概述
假设从 select title, content from T_NOTICE
中导入数据至 solr collection 中,且 managed-schema 中未定义 <field name="title " type="text_ansj"/>
,也没有相应的 dynamicField
,此时数据导入是成功的,默认情况下会在 collection/conf
下生成一个新的 managed-schema
文件,里面会自动追加<field name="title " type="text_general"/>
和 <copyField source="title" dest="title_str" maxLength="256"/>
,本文主要分析该字段是如何产生的,以及如何设置自定义的FieldType
。
solrconfig.xml 中搜索 unknown
关键词
add-unknown-fields-to-the-schema
<!-- The update.autoCreateFields property can be turned to false to disable schemaless mode -->
<updateRequestProcessorChain name="add-unknown-fields-to-the-schema" default="${update.autoCreateFields:true}"

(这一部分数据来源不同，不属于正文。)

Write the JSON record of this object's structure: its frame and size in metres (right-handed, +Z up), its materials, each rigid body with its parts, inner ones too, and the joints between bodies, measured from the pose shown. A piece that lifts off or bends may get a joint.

processor="uuid,remove-blank,field-name-mutating,parse-boolean,parse-long,parse-double,parse-date,add-schema-fields">
<processor class="solr.LogUpdateProcessorFactory"/>
<processor class="solr.DistributedUpdateProcessorFactory"/>
<processor class="solr.RunUpdateProcessorFactory"/>
</updateRequestProcessorChain>
processor 里面最后一个单词 add-schema-fields
add-schema-fields
<updateProcessor class="solr.AddSchemaFieldsUpdateProcessorFactory" name="add-schema-fields">
<lst name="typeMapping">
<str name="valueClass">java.lang.String</str>
<str name="fieldType">text_general</str>
<lst name="copyField">
<str name="dest">*_str</str>
<int name="maxChars">256</int>
</lst>
<!-- Use as default mapping instead of defaultFieldType -->
<bool name="default">true</bool>
</lst>
...
可以看到定义的默认java.lang.String
对应的字段类型为 text_general
。
其实在 solrconfig.xml 中已经有做说明:
Add unknown fields to the schema
Field type guessing update processors that will
attempt to parse string-typed field values as Booleans, Longs,
Doubles, or Dates, and then add schema fields with the guessed
field types. Text content will be indexed as "text_general" as
well as a copy to a plain string version in *_str.
These require that the schema is both managed and mutable, by
declaring schemaFactory as ManagedIndexSchemaFactory, with
mutable specified as true.
详见 schema-factory-definition-in-solrconfig
修改为自定义的字段类型
我们在项目中使用的是 ansj 分词器,字段类型是text_ansj
,修改如下:
<updateProcessor class="solr.AddSchemaFieldsUpdateProcessorFactory" name="add-schema-fields">
<lst name="typeMapping">
<str name="valueClass">java.lang.String</str>
<str name="fieldType">text_ansj</str>
<!-- Use as default mapping instead of defaultFieldType -->
<bool name="default">true</bool>
</lst>
...
solr 字段属性默认值详见 defining-fields,可根据实际情况调整。